List of most important GCP services we use:

  • Compute Engine - hosts Virtual Machines instances
  • Google Cloud Storage (GCS) - place for storing some of our data
  • Cloud Run - deploys our containers providing APIs
  • Cloud SQL - PostgreSQL database instances
  • BigQuery - processing Stack Overflow Q&A and keywords (interest cloud)
  • Cloud Tasks - queues of tasks for crawling data from our data sources
  • Cloud Scheduler - cron jobs for refreshing our data
  • Memorystore - managed service for Redis database instances
  • Vertex AI - train ML models and create datasets
  • Pub/Sub - messaging service used for user behavior metrics
  • Dataflow - stream and batch data processing
  • Monitoring - dashboards for GCP project monitoring
  • Logging - logs from code execution

Local

Update interval: No releases - a developer decides which snapshot of the codebase will be used by choosing a specific branch.

Self-hosted by each engineer on own hardware.

Many tasks can be developed and tested using cost-free local environment. Both frontend and backend can be run locally, as well as hybrid solution like local frontend with backend on dev environment can be also set up (which may be called a "hybrid environment"). So, it's not possible to have a full local environment with all components, because some of them need to exist in cloud services (but they are not required for every kind of testing). It is recommended to use QA or dev environments for backend since locally created databases do not have any data which can be not very helpful. To have any data useful for testing on local environment, you would need to crawl data beforehand which can be time-consuming, depending on the amount needed for the tests.

What to test on local

All development-related changes able to be tested here that do not require vast quantities of data. It is recommended to run static analysis checks here to not exploit our GitHub resources.


Dev

GCP projectarchipelo-dev
Release intervalManual, on request.

A development environment created on Google Cloud Platform that generates costs.

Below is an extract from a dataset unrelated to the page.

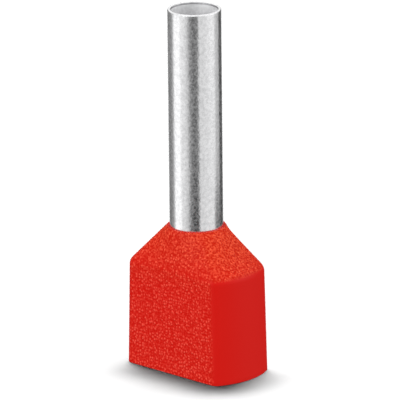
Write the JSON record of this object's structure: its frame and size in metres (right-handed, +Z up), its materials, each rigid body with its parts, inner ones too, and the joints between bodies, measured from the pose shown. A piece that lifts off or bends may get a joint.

The advantage of this environment when compared to local one is that here we can benefit from having cloud services that allow us to unleash a full potential of the products. The data still needs to be crawled first (or it can already exist, if it was crawled earlier). The amount of available data should be kept limited, but enough for simple use cases. Dev environment relates to one specific GCP project , but may contain several instances of virtual machines (shared dev or dedicated dev).

Shared Dev

Ultimately, we want to have only 1 dev environment on the cloud shared by the whole team. It would need to be booked (more info soon) in order to be used by a specific engineer. One dev environment should cover most of the team's needs.

Currently, we do not have such environment, but we already decided to follow this approach, and we need to set it up properly when we have capacity to implement it.

Dedicated Dev

In case when several engineers want to work on a dev environment, it's possible to create additional ones, but they need to be removed when work on them is finished. When creating new dev environment from scratch, the data is not available there, so it needs to be copied from another environment (which is a manual work).

In the future, we plan to have either a script that does that, or ready-to-copy data that can be easily loaded into new environment.

What to test on dev

Simple tests that require small amount of data and use data-related feature of our products. It is recommended to also use this environment for a preliminary run of more complex tests as a verification before running the full suite on high amount of data on QA or prod environments (to do it, split your test into smaller chunks that can be run independently).


QA

GCP projectarchipelo-qa
Release intervalWith each merge to main branch of the Archipelo/top repository.

Volatile environment which is updated with every change on the main branch dedicated for more sophisticated testing.

Its purpose is to provide ability to test various features and execute tests that may affect our users if run on production. QA environment is there to provide a place for the team to see if all components of the product are integrated properly. The amount of data here is lower than the one on production, but it can contain thousands (if not millions) of records to enable meaningful simulation of how the products function in close-to-production environment.

The difference between dev and QA is that QA has Redis database used for frontend caching and higher limit for crawled data (amount of data spider service will produce for a specific environment).

What to test on QA

Tests that require more data that is available on dev environment, but it may also be considered to run the test directly on prod (rules that help to make this decision are defined below under Prod section).

Before the code is pushed to QA, it is verified by different types of tests run automatically using GitHub Actions - unit tests, integration tests, E2E tests.


Prod

GCP projectarchipelo-prod
Release intervalManual, on request.

A production environment running code with data visible to our users. We need to be very careful when touching the prod environment, since it can directly affect the users and cause some issues. This environment is very similar to QA, but it has more data (everything that we crawled already), and a better infrastructure that can hold high amount of workload at the same time. It is not recommended to use production backend for any testing. We monitor prod constantly and use it to track the performance of our products.

What to test on prod

Rules for making a choice whether a test should run on production:

  1. It's a long-running test (meaning "days"). It's hard to define a strict rule here, but if you plan to execute tests that may be running for several days, consider running them on production but before always discuss it with a team.
  2. The test do not affect the users directly. If the data can be later used in production, it's even better to have it there.
  3. The processed data is hard to move to production later. If data produced by the test would be needed for our production, and it's difficult to easily move it (e.g. we need to execute the test again on different environment), we can consider running the test directly on prod.
  4. The costs of running the test are potentially high. The cost may be related to computational workload or storage. Using cloud is not free, and we need to keep in mind to not risk spending too much money on tests, that later need to be eventually repeated on another environment. Good practice is to prepare a smaller chunk of test that produces smaller amount of data and run it as a proof of concept, and later repeat the test for the whole dataset.
  5. The cost of our time is high. We need to optimally share our time between different tasks when working on our products. When we decide to work on task A, there is a hidden cost of not spending this time on working on tasks B, C and D. This also relates to situations when our work can affect others and their time. Before running long-running tests, we need to take into account how this work will affect your time and the time of other members of the team.